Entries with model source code
--------------------------------------------------

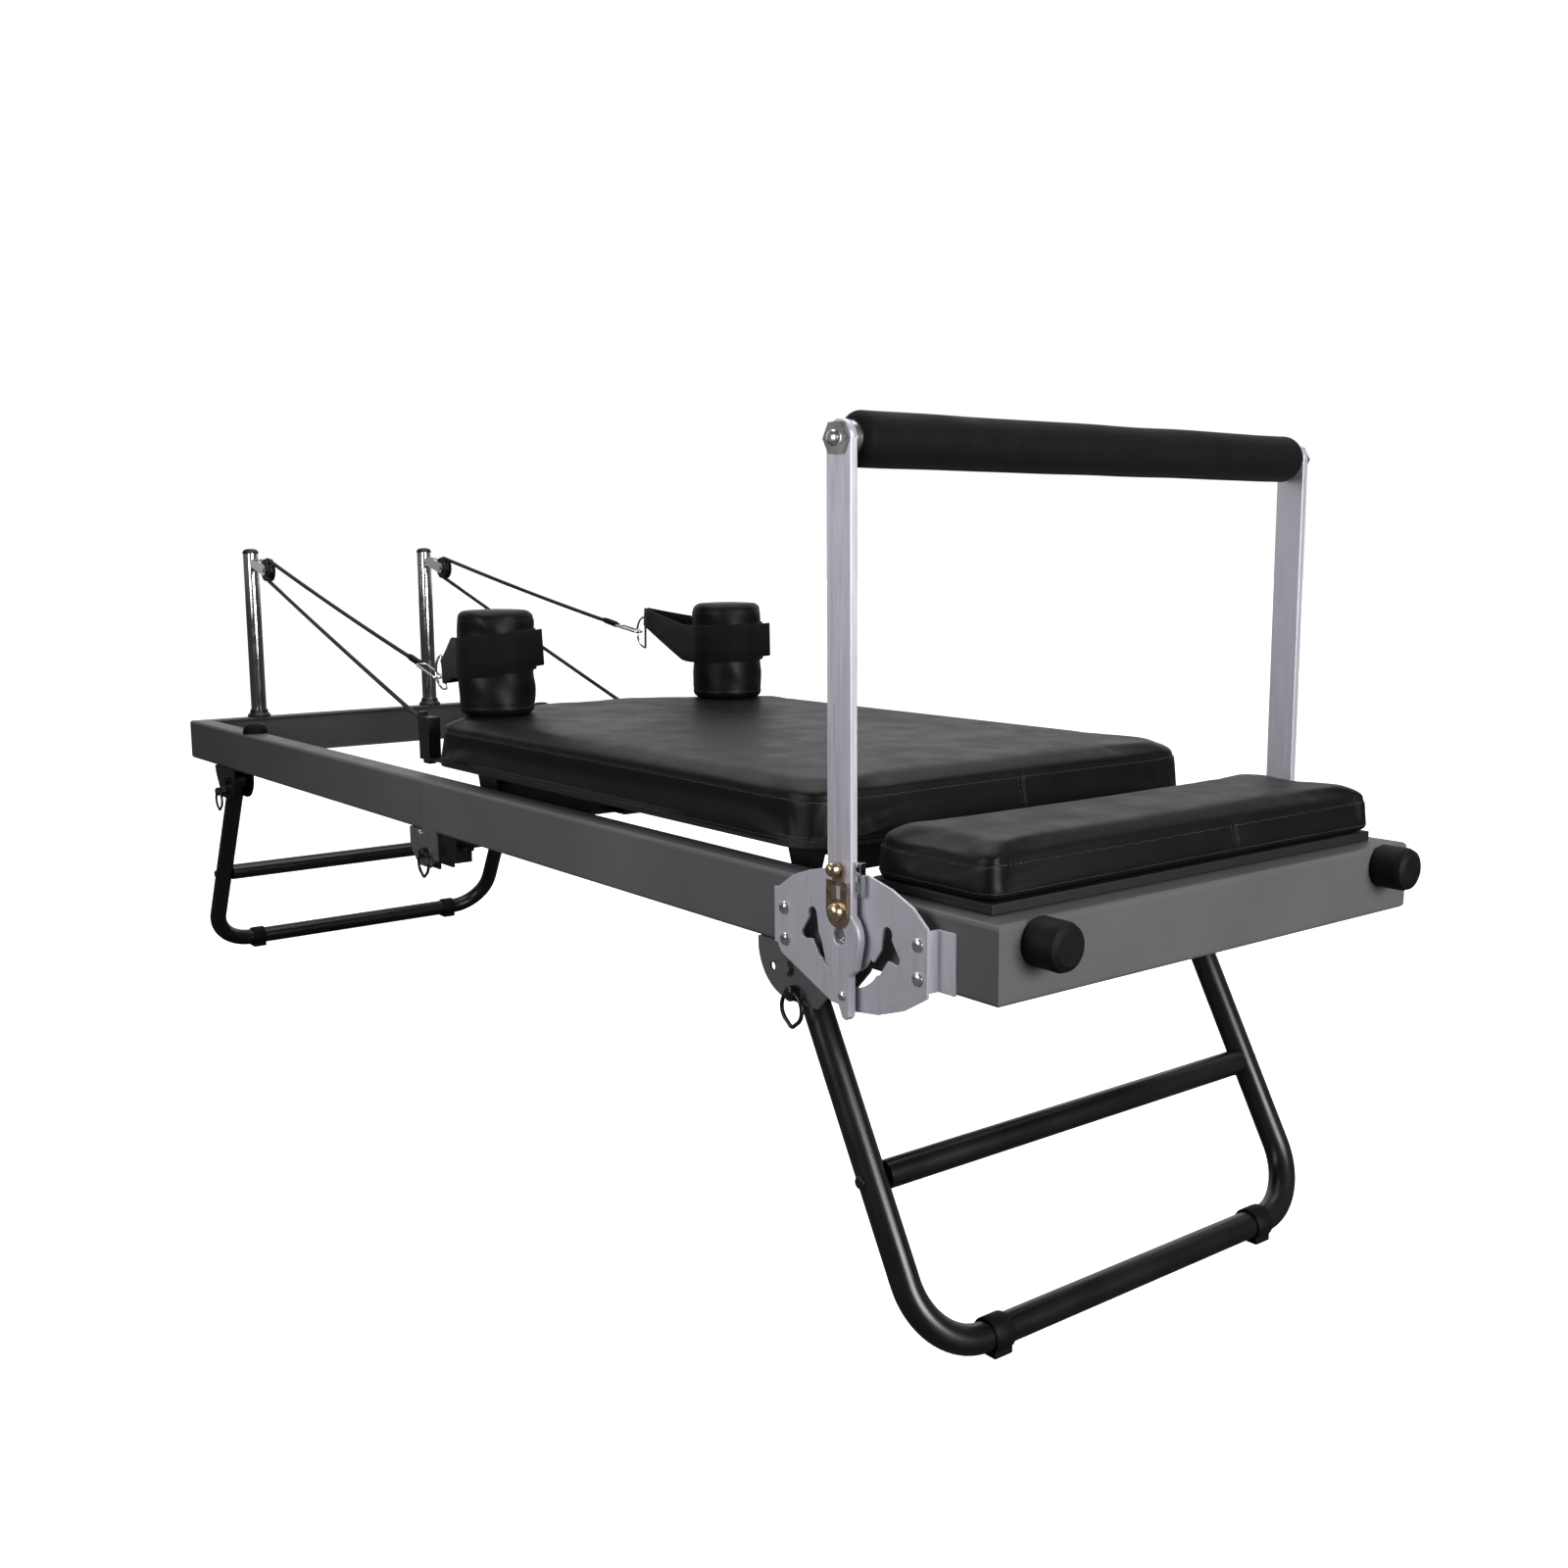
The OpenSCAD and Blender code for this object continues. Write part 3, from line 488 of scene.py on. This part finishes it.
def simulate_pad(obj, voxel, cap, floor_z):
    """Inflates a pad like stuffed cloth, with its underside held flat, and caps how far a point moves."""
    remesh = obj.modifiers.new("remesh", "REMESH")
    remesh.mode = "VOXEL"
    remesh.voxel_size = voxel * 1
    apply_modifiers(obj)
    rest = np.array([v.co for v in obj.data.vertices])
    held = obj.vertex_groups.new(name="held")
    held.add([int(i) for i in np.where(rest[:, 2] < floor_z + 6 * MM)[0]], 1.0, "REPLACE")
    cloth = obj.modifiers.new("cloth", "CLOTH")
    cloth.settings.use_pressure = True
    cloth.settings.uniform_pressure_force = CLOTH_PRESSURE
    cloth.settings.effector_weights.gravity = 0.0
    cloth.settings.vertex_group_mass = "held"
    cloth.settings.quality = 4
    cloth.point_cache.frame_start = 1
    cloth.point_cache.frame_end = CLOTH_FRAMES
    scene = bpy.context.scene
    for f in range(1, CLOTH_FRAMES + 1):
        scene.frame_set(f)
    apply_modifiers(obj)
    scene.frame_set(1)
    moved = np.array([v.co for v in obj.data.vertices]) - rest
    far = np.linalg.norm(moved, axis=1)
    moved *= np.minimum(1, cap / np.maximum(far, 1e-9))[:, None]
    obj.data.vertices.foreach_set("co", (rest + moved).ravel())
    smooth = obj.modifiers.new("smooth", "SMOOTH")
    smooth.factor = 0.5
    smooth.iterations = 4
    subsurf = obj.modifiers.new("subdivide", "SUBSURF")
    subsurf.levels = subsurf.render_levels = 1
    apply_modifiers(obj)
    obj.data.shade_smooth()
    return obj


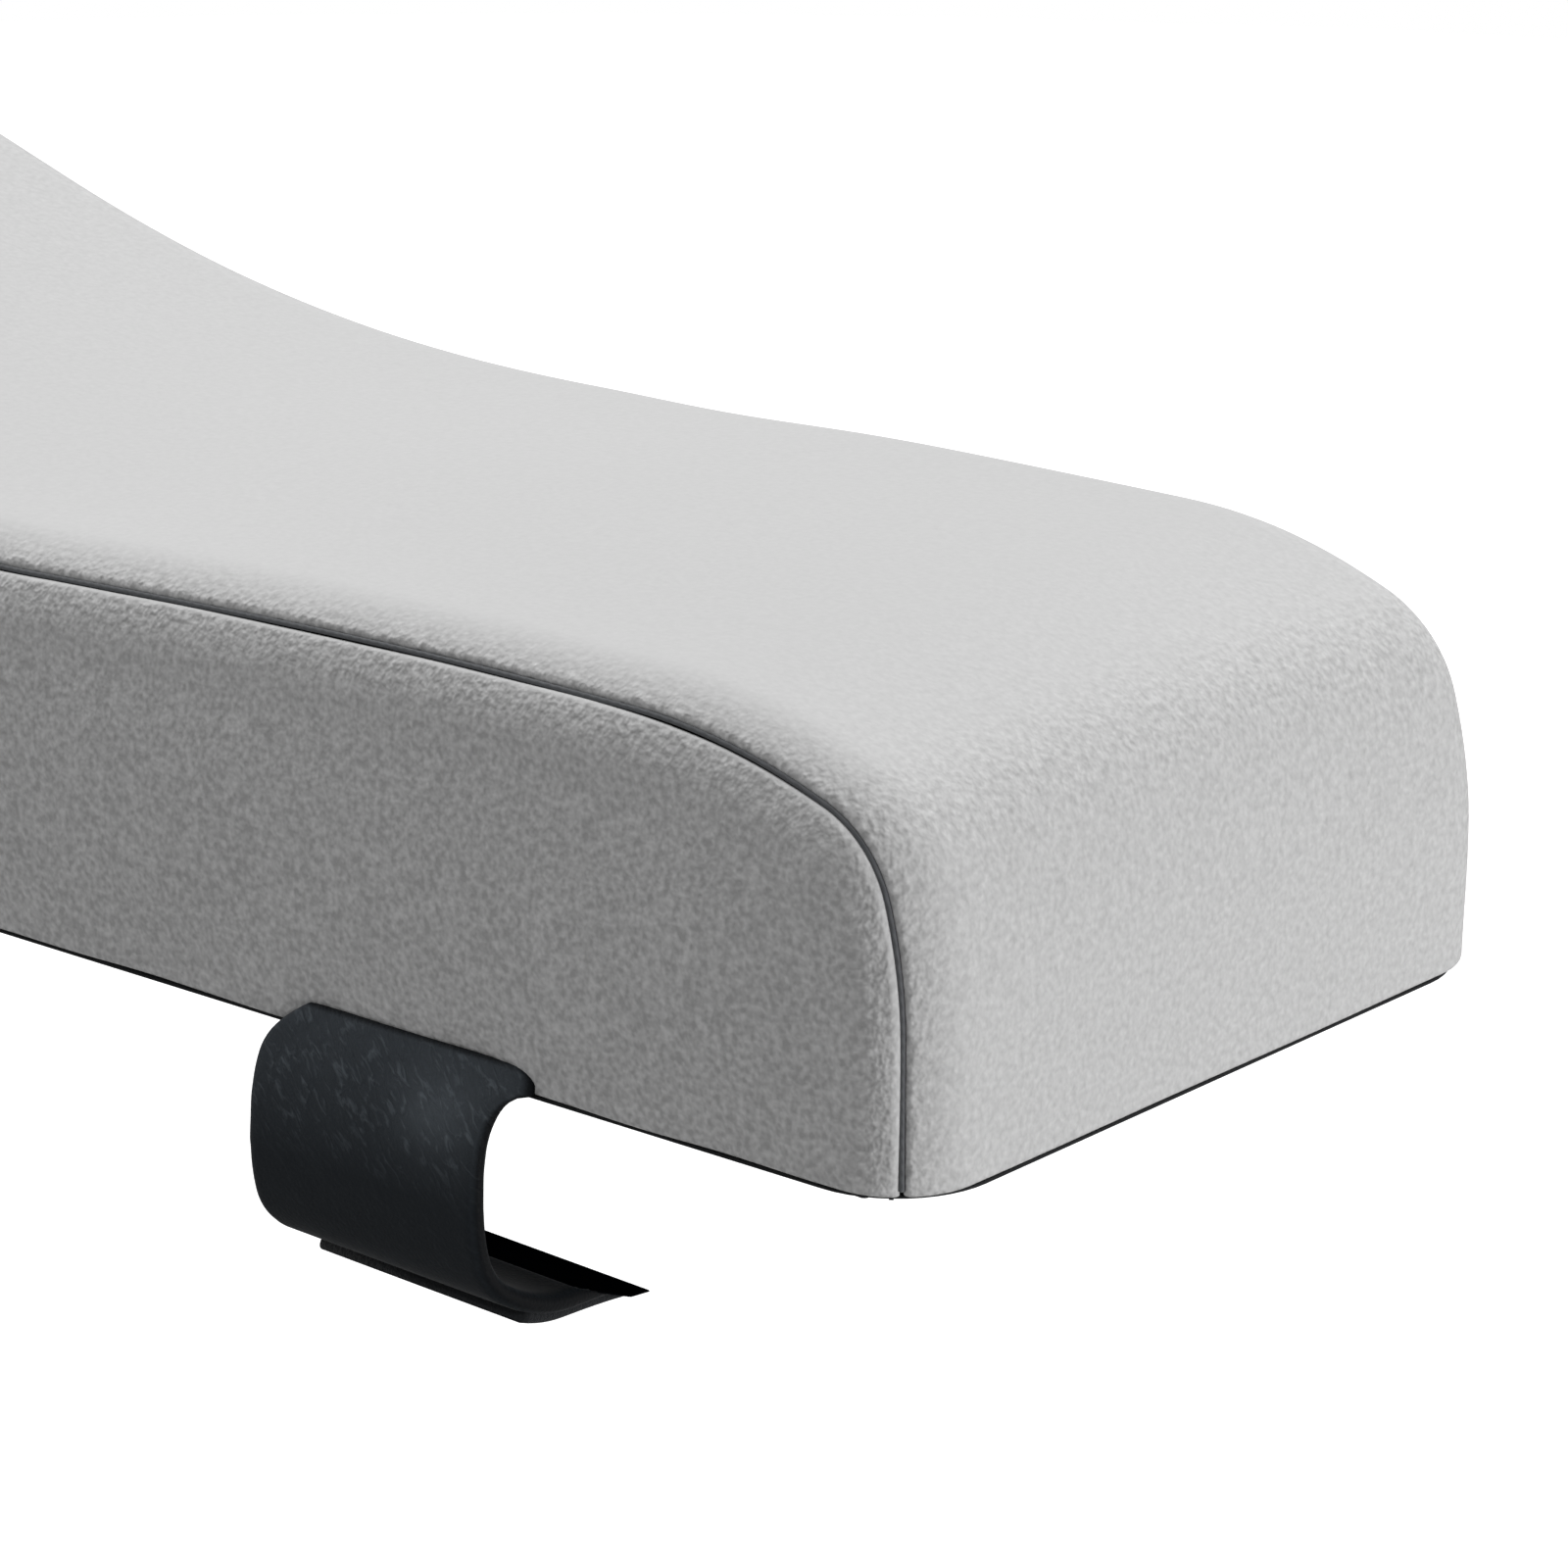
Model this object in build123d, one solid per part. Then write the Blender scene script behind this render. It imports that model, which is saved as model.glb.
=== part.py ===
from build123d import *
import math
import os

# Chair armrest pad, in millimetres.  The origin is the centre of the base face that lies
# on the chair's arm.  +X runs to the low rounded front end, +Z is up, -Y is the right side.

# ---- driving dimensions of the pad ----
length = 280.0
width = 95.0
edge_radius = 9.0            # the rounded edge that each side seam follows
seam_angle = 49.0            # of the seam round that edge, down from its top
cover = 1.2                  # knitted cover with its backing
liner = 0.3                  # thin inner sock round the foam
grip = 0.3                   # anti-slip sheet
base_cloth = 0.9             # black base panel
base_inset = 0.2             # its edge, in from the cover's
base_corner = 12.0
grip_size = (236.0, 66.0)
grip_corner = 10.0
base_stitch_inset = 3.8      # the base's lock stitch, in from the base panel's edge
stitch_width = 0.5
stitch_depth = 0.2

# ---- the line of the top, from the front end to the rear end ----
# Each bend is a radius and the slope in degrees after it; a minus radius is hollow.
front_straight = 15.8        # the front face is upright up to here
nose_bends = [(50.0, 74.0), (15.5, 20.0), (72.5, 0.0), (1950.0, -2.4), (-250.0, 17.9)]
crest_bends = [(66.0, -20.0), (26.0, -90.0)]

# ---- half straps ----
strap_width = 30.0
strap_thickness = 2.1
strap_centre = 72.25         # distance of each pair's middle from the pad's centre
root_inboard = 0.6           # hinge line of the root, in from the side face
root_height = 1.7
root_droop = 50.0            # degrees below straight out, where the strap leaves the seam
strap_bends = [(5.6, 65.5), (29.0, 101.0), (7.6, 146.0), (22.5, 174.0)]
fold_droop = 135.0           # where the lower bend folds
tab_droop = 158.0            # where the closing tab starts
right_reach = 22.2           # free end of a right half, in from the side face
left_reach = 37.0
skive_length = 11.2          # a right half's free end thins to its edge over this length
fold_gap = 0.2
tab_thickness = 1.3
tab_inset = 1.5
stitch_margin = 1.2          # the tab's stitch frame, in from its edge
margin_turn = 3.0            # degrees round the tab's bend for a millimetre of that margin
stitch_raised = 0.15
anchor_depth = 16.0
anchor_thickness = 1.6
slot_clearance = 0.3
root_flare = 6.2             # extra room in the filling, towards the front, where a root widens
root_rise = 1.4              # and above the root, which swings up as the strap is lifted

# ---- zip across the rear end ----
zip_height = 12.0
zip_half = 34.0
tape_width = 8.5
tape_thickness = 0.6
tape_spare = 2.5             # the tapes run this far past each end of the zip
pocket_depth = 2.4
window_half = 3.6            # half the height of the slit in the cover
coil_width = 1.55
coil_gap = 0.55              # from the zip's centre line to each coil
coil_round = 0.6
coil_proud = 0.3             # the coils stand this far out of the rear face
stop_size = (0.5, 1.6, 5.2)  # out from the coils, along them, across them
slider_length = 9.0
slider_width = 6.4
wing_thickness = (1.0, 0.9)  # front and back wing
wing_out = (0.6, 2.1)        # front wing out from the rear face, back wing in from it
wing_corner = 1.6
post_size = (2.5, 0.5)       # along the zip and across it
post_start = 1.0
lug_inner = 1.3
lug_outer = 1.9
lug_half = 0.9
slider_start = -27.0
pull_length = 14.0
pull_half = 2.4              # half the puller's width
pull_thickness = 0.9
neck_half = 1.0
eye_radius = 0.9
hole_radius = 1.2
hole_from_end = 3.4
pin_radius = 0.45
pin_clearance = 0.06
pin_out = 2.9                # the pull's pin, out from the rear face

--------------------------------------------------

:: GIVEN PROBLEM ::
Look back at the data above. Transcribe exactly the lines starting at the line that contains "Model this object" and ending at the line that contains "stitch_depth = 0.2".

:: WRITTEN RESPONSE ::
Model this object in build123d, one solid per part. Then write the Blender scene script behind this render. It imports that model, which is saved as model.glb.
=== part.py ===
from build123d import *
import math
import os

# Chair armrest pad, in millimetres.  The origin is the centre of the base face that lies
# on the chair's arm.  +X runs to the low rounded front end, +Z is up, -Y is the right side.

# ---- driving dimensions of the pad ----
length = 280.0
width = 95.0
edge_radius = 9.0            # the rounded edge that each side seam follows
seam_angle = 49.0            # of the seam round that edge, down from its top
cover = 1.2                  # knitted cover with its backing
liner = 0.3                  # thin inner sock round the foam
grip = 0.3                   # anti-slip sheet
base_cloth = 0.9             # black base panel
base_inset = 0.2             # its edge, in from the cover's
base_corner = 12.0
grip_size = (236.0, 66.0)
grip_corner = 10.0
base_stitch_inset = 3.8      # the base's lock stitch, in from the base panel's edge
stitch_width = 0.5
stitch_depth = 0.2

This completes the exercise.